5. biri birine yakın bölgeler aynı hükme tabidir. Bu, Şafiilerin ekseriyetinin görüşüdür. Biribirine uzak olan yerlerden birisinde hilal görülürse, diğerindekiler buna itibar etmezler. Bölgeler arasındaki uzaklığın tayini konusunda birkaç görüş vardır. Bunlar:

 

a. Ay'ın doğuş yerleri değişirse, buralar biri birine uzaktırlar.

 

b. Sefer mesafesi'dir. İmam Beğavi kesin olarak bu görüşü benimsemiştir. Rafii ve Nevevi, Müslim Şerhi'nde bunun sahih olduğunu söylemişlerdir.

 

c. İklimlerin değişmesi uzak hükmündedir.

 

d. Bir memleketin ahalisi hilali gördüğü halde herhangi bir mani olmadan ayın görülmesi mümkün olmayan yerler uzak, görülmesi muhtemel olan bölgeler yakındır.
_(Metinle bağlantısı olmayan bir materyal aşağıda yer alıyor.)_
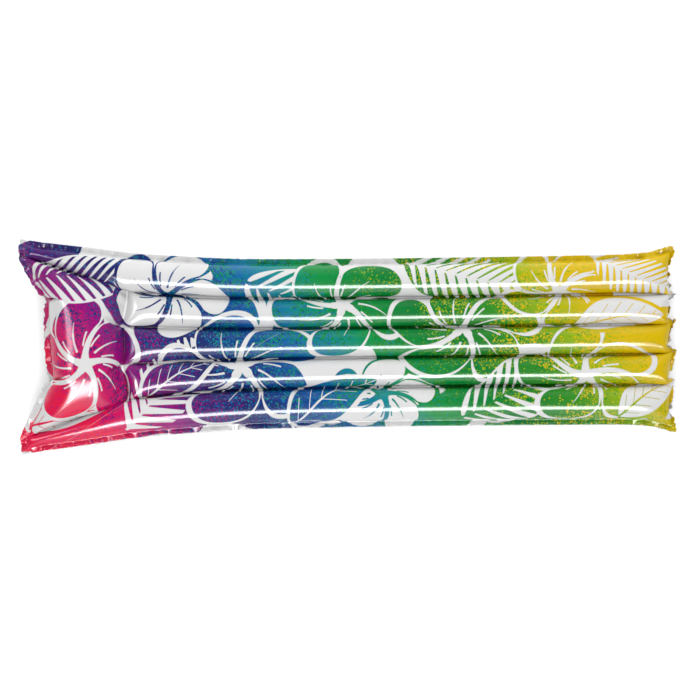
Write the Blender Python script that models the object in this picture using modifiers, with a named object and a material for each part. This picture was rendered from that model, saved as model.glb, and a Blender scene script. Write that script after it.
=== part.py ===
"""Ribbed pool air mattress with a built-in pillow, blown up and lying on its underside.

Two films are welded together round a flat rim and along seams, which divide the
mat into five ribs and a pillow. The outer seams fan out past the pillow to the
corners, so the two outer ribs run on beside it. Two push-in valves are welded
into the lower film: one under the pillow and one under the middle rib's foot end.

Units are metres and +Z is up. The head is at -X and the foot at +X. The origin is
on the floor, under the middle of the mat.
"""

import math

import bmesh
import bpy
from mathutils import Matrix, Vector

# Outline of the blown-up mat. Distances along it start at the head's corner tips.
LENGTH = 1.800
HEAD_HALF = 0.301
WAIST_HALF = 0.237
FOOT_HALF = 0.271
WAIST_START = 0.648
WAIST_EASE = 0.85
FOOT_FLARE = 0.138
FLARE_EASE = 1.8
HEAD_DRAWN_IN = 0.063
DRAWN_IN_EASE = 1.7
SIDE_RIM = 0.016
END_RIM = 0.019

# Seams, by their distance along the mat and from its centre line.
PILLOW_SEAM = 0.280
INNER_NECK = 0.050
INNER_WAIST = 0.042
OUTER_HEAD = 0.247
OUTER_NECK = 0.152
OUTER_WAIST = 0.1245
FAN_EASE = 0.8
SEAM_WIDTH = 0.004

# Crowns of the pillow and the ribs, and how they die away into the welds.
PILLOW_CROWN = 0.076
PILLOW_FULLNESS = 2.5
SIDE_FULLNESS = 6
RIB_RISE = 0.073
RIB_RUN_OUT = 0.105
CORNER_RUN_OUT = 0.125
LEVEL_START = 0.210
LEVEL_END = 0.490

# Film. Real film is 0.25 mm; here it is as thick as a solid shell can be read.
FILM = 0.001
GAP = 0.0003
CONTACT_DEPTH = 0.0005

# Push-in valve, along its own axis. Zero is the outer face of the lower film.
SIDES = 24
VALVE_HOLE = 0.0135
VALVE_SEAT = 0.0210
FLANGE_RADIUS = 0.0190
FLANGE_BORE = 0.0125
FLANGE_THICKNESS = 0.0010
SKIRT_FILM = 0.0006
SKIRT_DEPTH = 0.0080
SKIRT_STEPS = 8
SKIRT_EASE = 0.8
STEM_RADIUS = 0.0060
STEM_BORE = 0.0035
STEM_RIM_RADIUS = 0.0075
STEM_RIM_THICKNESS = 0.0016
STEM_MOUTH = -0.0021
STEM_END = -0.0131
STEM_CHAMFER = 0.0005
LUG_STEP = 0.0001
CAP_RADIUS = 0.0065
CAP_THICKNESS = 0.0015
CAP_EDGE = 0.0004
NOSE_LENGTH = 0.0050
NOSE_RADIUS = 0.00325
NOSE_TIP_RADIUS = 0.0023
NOSE_DRAFT = 0.0001
STRAP_REACH = 0.0102
STRAP_WIDTH = 0.0040
STRAP_THICKNESS = 0.0008
PULL_TAB = 0.0016
FLAP_RADIUS = 0.0048
FLAP_THICKNESS = 0.0005
FLAP_HINGE = 0.0054
FLAP_TAB = 0.0016

# Where the valves sit: along the mat, and across it.
HEAD_VALVE_ALONG = 0.112
HEAD_VALVE_ACROSS = -0.094
FOOT_VALVE_ALONG = 1.739

SILVER = (0.78, 0.78, 0.80, 1.0)
WHITE = (0.90, 0.90, 0.92, 1.0)
CLEAR_WHITE = (0.83, 0.86, 0.90, 1.0)
BLUE = (0.05, 0.18, 0.42, 1.0)

RIBS = 5
OUTER_ANGLES = (-90, -60, -32, -7, 7, 32, 60, 90)
INNER_ANGLES = (-90, -54, -18, 18, 54, 90)
PILLOW_SHARES = (0.08, 0.27, 0.50, 0.73, 0.92)
RIB_ROWS = (0.019, 0.063, 0.167)
FOOT_ROWS = (0.107, 0.044)

# Steps along and round a rib between which the film's slope is read.
SLOPE_STEP = 0.004
SLOPE_TURN = 0.1
SHARP_ANGLE = math.radians(50)


def clear_scene():
    """Removes every object that the scene starts with."""
    for item in list(bpy.data.objects):
        bpy.data.objects.remove(item)


def ease_out(share):
    """Runs from 0 to 1, fast at first, and stays at 1 from there on."""
    return 1 - (1 - min(max(share, 0.0), 1.0)) ** 3


def smooth_step(share):
    """Runs from 0 to 1 with level ends."""
    share = min(max(share, 0.0), 1.0)
    return share * share * (3 - 2 * share)


def round_end(distance, run_out):
    """Share of the full crown at a distance from a weld, rising like a quarter circle."""
    share = min(max(distance / run_out, 0.0), 1.0)
    return math.sqrt(1 - (1 - share) ** 2)


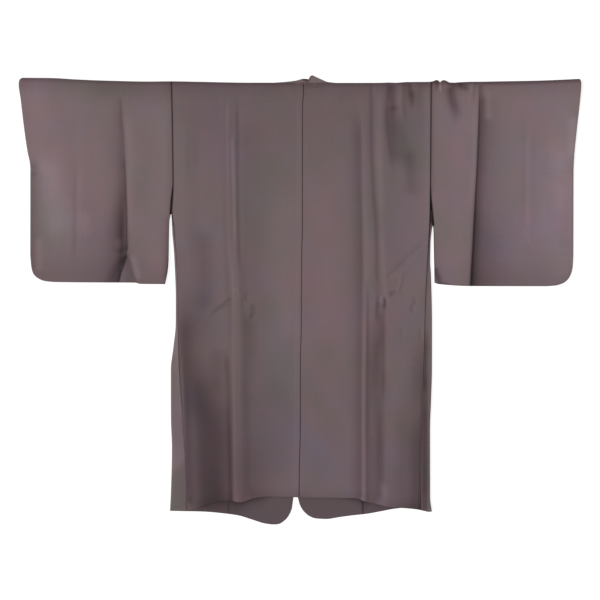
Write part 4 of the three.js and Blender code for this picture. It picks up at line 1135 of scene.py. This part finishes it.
def sleeve(half, word):
    tuck = half.tuck
    foot = lambda drop: tuck(drop) + half.side * TUCK_FOOT
    inner_width = abs(tuck(100.0) - half.back_edge(100.0))
    outer_width = abs(half.sleeve_outer(300.0) - tuck(300.0))
    shares = [
        graded(inner_width, GATHER_COLUMN_STEP, first=SEAM_STEPS, last=TUCK_STEPS)[:-1],
        np.array(TUCK_SIDE_SHARES),
        graded(outer_width, SLEEVE_COLUMN_STEP, first=TUCK_STEPS, last=OUTER_STEPS),
    ]
    rows = graded(SLEEVE_LENGTH, SLEEVE_ROW_STEP, last=OUTER_STEPS)
    inner = inner_edge(half, half.sleeve_edge)
    inner_under = inner_edge(half, half.sleeve_edge_under)
    across, count = columns_between([inner, tuck, foot, half.sleeve_outer], shares)
    under, _ = columns_between([inner_under, tuck, foot, half.sleeve_outer], shares)
    x, drop = leaf_places(across, count, half.sleeve_bottom, rows)
    low_x, low_drop = leaf_places(under, count, half.sleeve_bottom, rows)
    height, seam = upper_sleeve(half, x, drop, inner)
    low_height = UNDER_EDGE * (1 - eased(towards_closed(half, low_x, low_drop) / 2))
    # painted shade: the under leaf darkens towards its inner edge, where it shows in the shadowed slit
    low_shade = UNDER_SHADE * seam_shade(np.abs(low_x - inner_under(low_drop)), 0.6, 5)
    roll = roll_over(across, drop[0], height[0])
    upper = (x, drop, height, painted_shading_of(SLEEVE_PAINTED_SHADING, x, drop) * seam, tone_of(x, drop))
    over = (*roll, painted_shading_of(SLEEVE_PAINTED_SHADING, *roll[:2]) * seam[:1], tone_of(*roll[:2]))
    lower = (low_x, low_drop, low_height, low_shade, np.zeros_like(x))
    grid = [np.vstack((top[::-1], turned, low)) for top, turned, low in zip(upper, over, lower)]
    closing = closing_faces(half, grid[0].shape, drop)
    return sheet_of_cloth(f"sleeve_{word}_cloth", grid, extra_faces=closing, flip=half is LEFT)


sleeve_left = sleeve(LEFT, "left")
sleeve_right = sleeve(RIGHT, "right")

# %% [markdown]
# ## The gussets
# Between back and front a coat has a long narrow panel at each side, wider at the hem, which gives room to
# walk. Laid out, it folds lengthwise: half of it lies beside the back, half of it underneath.

# %% One gusset
GUSSET_ROW_STEP = 6
GUSSET_TOP_DROP = 300
GUSSET_HEM_DROP = 994
GUSSET_FOLD = 3.8
GUSSET_STEPS = 9
BEND_STEPS = 8
UNDER_STEPS = 6
GUSSET_HOLLOW = 0.5
HEM_SLANT_DROP = 900  # from here down its rows lean towards the hem's own slant


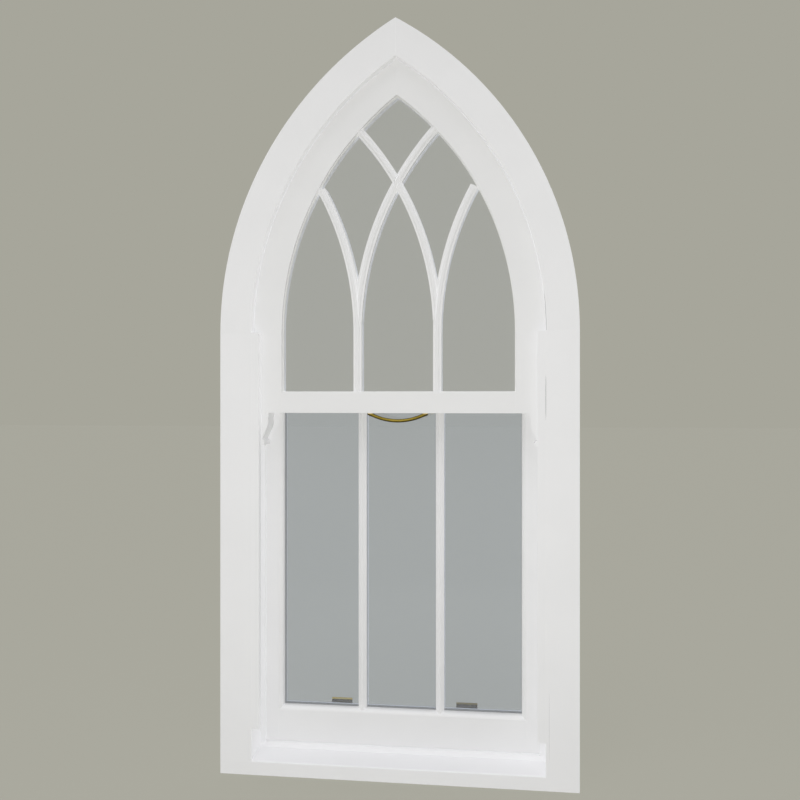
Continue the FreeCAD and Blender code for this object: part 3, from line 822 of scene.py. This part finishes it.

Bu imam Serahsi'den rivayet edilmiştir.   

 

Yukarıda da işaret edildiği gibi Hanefi, Maliki ve Hanbeli mezheplerinde ihtiiaf-ı metali'a itibar edilmez. Yani biryerde hilalin görüldüğü sabit olursa bu, başka bölgelerde bulunanlar için de bağlayıcıdır. Bunlar daha önce geçen "hilali görünceye kadar oruca başlamayınız ve (Şevval) hilali(ni) görünceye kadar oruca son vermeyiniz...” hadisi şerifine dayanırlar. Çünkü bu hadiste hitap geneldir, belirli bölgelere mahsus değildir. Ayrıca bir kısım müslümanlarm hilali görmeleri, tüm müslümanlann görmesi hükmündedir.

 

Bu görüş sahipleri, üzerinde durduğumuz Kureyb hadisini şu şekilde izah ederler:

 

İbn Abbas'ın "Rasulullah (s.a.v.) bize böyle haber verdi" sözünün, "Ramazana son verme konusunda Rasulullah bize bir kişinin şahitliğini kabul etmememizi emretti," manasına olması muhtemeldir. Ayrıca Kureyb'in haberinde Şehadet lafzı yoktur, olduğu farzedilse bile, haberi veren bir kişidir ve bir kişinin şahitliği ile haber sabit olmaz. Üstelik Kureyb hadisesi de ibn Abbas'ın söylediği de kendi içtihadının sonucudur. Yukarıda işaret edilen "hilali görünceye kadar oruca başlamayınız, (Şevval) hilali(ni) görünceye kadar da oruca son vermeyiniz..." hadisi ise, bizzat Rasulullah'tan nakledilmiş merfu bir hadistir. Rivayet eden de İbn Abbas'tır.